Write out every single entry exactly.

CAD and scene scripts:
════════════════════
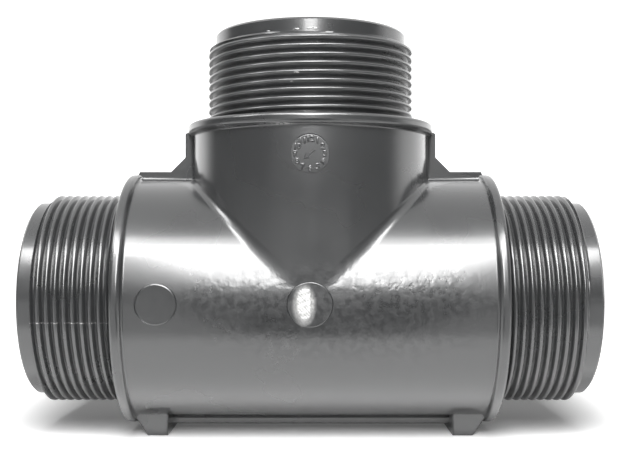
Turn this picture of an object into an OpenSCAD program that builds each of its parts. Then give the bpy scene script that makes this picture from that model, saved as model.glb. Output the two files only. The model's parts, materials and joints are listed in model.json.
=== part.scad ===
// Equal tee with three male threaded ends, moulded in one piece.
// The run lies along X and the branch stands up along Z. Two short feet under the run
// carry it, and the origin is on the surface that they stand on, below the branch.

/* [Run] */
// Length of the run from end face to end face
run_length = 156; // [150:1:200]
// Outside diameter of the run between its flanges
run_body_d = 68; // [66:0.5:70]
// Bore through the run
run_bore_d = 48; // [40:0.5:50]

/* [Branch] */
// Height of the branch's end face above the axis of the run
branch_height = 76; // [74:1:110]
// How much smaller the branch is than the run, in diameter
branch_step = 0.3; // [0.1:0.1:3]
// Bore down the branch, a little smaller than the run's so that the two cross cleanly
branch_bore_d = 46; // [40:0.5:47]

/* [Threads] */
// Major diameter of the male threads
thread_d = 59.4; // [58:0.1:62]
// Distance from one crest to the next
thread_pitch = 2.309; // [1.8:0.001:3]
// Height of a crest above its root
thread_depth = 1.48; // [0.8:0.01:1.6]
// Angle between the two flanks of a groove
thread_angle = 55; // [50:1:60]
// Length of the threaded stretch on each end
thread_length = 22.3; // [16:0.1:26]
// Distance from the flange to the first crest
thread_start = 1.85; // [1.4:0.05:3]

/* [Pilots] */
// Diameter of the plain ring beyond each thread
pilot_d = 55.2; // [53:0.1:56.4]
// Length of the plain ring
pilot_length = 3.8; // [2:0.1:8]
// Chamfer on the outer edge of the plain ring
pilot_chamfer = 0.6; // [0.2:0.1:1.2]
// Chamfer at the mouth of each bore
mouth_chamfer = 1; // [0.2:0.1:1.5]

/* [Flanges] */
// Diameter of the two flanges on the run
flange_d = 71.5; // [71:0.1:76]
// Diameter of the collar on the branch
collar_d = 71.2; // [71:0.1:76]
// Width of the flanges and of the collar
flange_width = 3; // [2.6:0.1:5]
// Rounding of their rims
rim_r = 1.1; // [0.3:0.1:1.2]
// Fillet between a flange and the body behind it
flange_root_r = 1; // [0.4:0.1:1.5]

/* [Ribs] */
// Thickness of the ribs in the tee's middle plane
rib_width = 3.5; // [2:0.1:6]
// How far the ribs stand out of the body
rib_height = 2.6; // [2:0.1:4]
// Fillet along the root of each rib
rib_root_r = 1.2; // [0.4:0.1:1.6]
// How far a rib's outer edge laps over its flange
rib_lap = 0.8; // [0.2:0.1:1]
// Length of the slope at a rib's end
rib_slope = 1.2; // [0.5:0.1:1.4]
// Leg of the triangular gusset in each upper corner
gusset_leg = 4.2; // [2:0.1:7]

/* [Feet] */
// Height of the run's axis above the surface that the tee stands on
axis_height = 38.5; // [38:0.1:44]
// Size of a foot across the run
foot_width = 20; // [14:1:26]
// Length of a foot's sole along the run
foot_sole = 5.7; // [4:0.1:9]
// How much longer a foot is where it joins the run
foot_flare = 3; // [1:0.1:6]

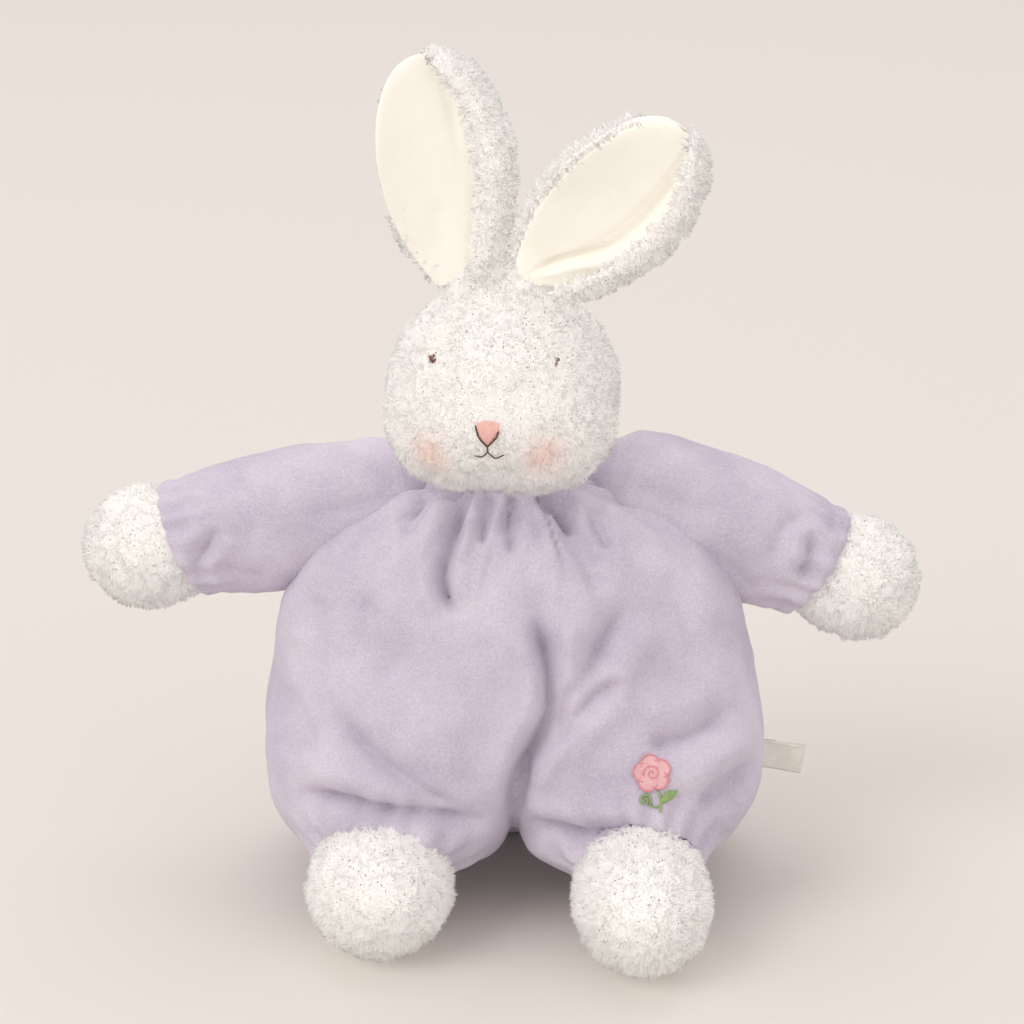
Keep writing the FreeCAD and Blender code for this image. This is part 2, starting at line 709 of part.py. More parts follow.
════════════════════
◆ EXERCISE RESPONSE
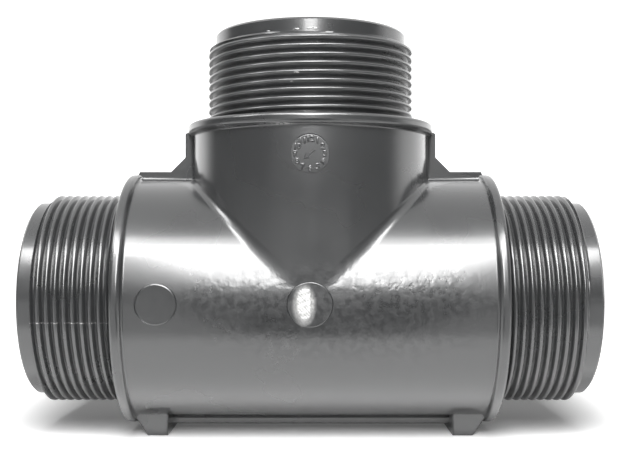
Turn this picture of an object into an OpenSCAD program that builds each of its parts. Then give the bpy scene script that makes this picture from that model, saved as model.glb. Output the two files only. The model's parts, materials and joints are listed in model.json.
=== part.scad ===
// Equal tee with three male threaded ends, moulded in one piece.
// The run lies along X and the branch stands up along Z. Two short feet under the run
// carry it, and the origin is on the surface that they stand on, below the branch.

/* [Run] */
// Length of the run from end face to end face
run_length = 156; // [150:1:200]
// Outside diameter of the run between its flanges
run_body_d = 68; // [66:0.5:70]
// Bore through the run
run_bore_d = 48; // [40:0.5:50]

/* [Branch] */
// Height of the branch's end face above the axis of the run
branch_height = 76; // [74:1:110]
// How much smaller the branch is than the run, in diameter
branch_step = 0.3; // [0.1:0.1:3]
// Bore down the branch, a little smaller than the run's so that the two cross cleanly
branch_bore_d = 46; // [40:0.5:47]

/* [Threads] */
// Major diameter of the male threads
thread_d = 59.4; // [58:0.1:62]
// Distance from one crest to the next
thread_pitch = 2.309; // [1.8:0.001:3]
// Height of a crest above its root
thread_depth = 1.48; // [0.8:0.01:1.6]
// Angle between the two flanks of a groove
thread_angle = 55; // [50:1:60]
// Length of the threaded stretch on each end
thread_length = 22.3; // [16:0.1:26]
// Distance from the flange to the first crest
thread_start = 1.85; // [1.4:0.05:3]

/* [Pilots] */
// Diameter of the plain ring beyond each thread
pilot_d = 55.2; // [53:0.1:56.4]
// Length of the plain ring
pilot_length = 3.8; // [2:0.1:8]
// Chamfer on the outer edge of the plain ring
pilot_chamfer = 0.6; // [0.2:0.1:1.2]
// Chamfer at the mouth of each bore
mouth_chamfer = 1; // [0.2:0.1:1.5]

/* [Flanges] */
// Diameter of the two flanges on the run
flange_d = 71.5; // [71:0.1:76]
// Diameter of the collar on the branch
collar_d = 71.2; // [71:0.1:76]
// Width of the flanges and of the collar
flange_width = 3; // [2.6:0.1:5]
// Rounding of their rims
rim_r = 1.1; // [0.3:0.1:1.2]
// Fillet between a flange and the body behind it
flange_root_r = 1; // [0.4:0.1:1.5]

/* [Ribs] */
// Thickness of the ribs in the tee's middle plane
rib_width = 3.5; // [2:0.1:6]
// How far the ribs stand out of the body
rib_height = 2.6; // [2:0.1:4]
// Fillet along the root of each rib
rib_root_r = 1.2; // [0.4:0.1:1.6]
// How far a rib's outer edge laps over its flange
rib_lap = 0.8; // [0.2:0.1:1]
// Length of the slope at a rib's end
rib_slope = 1.2; // [0.5:0.1:1.4]
// Leg of the triangular gusset in each upper corner
gusset_leg = 4.2; // [2:0.1:7]

/* [Feet] */
// Height of the run's axis above the surface that the tee stands on
axis_height = 38.5; // [38:0.1:44]
// Size of a foot across the run
foot_width = 20; // [14:1:26]
// Length of a foot's sole along the run
foot_sole = 5.7; // [4:0.1:9]
// How much longer a foot is where it joins the run
foot_flare = 3; // [1:0.1:6]

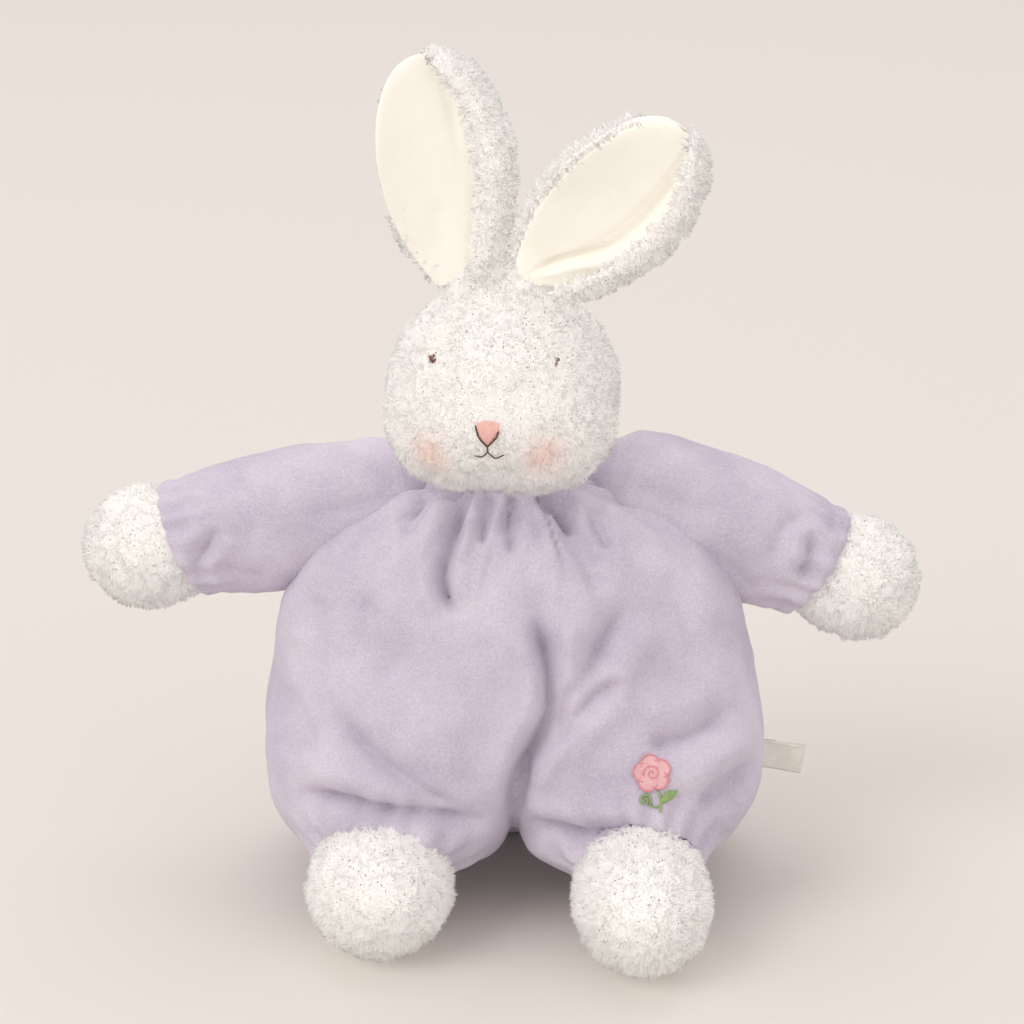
Keep writing the FreeCAD and Blender code for this image. This is part 2, starting at line 709 of part.py. More parts follow.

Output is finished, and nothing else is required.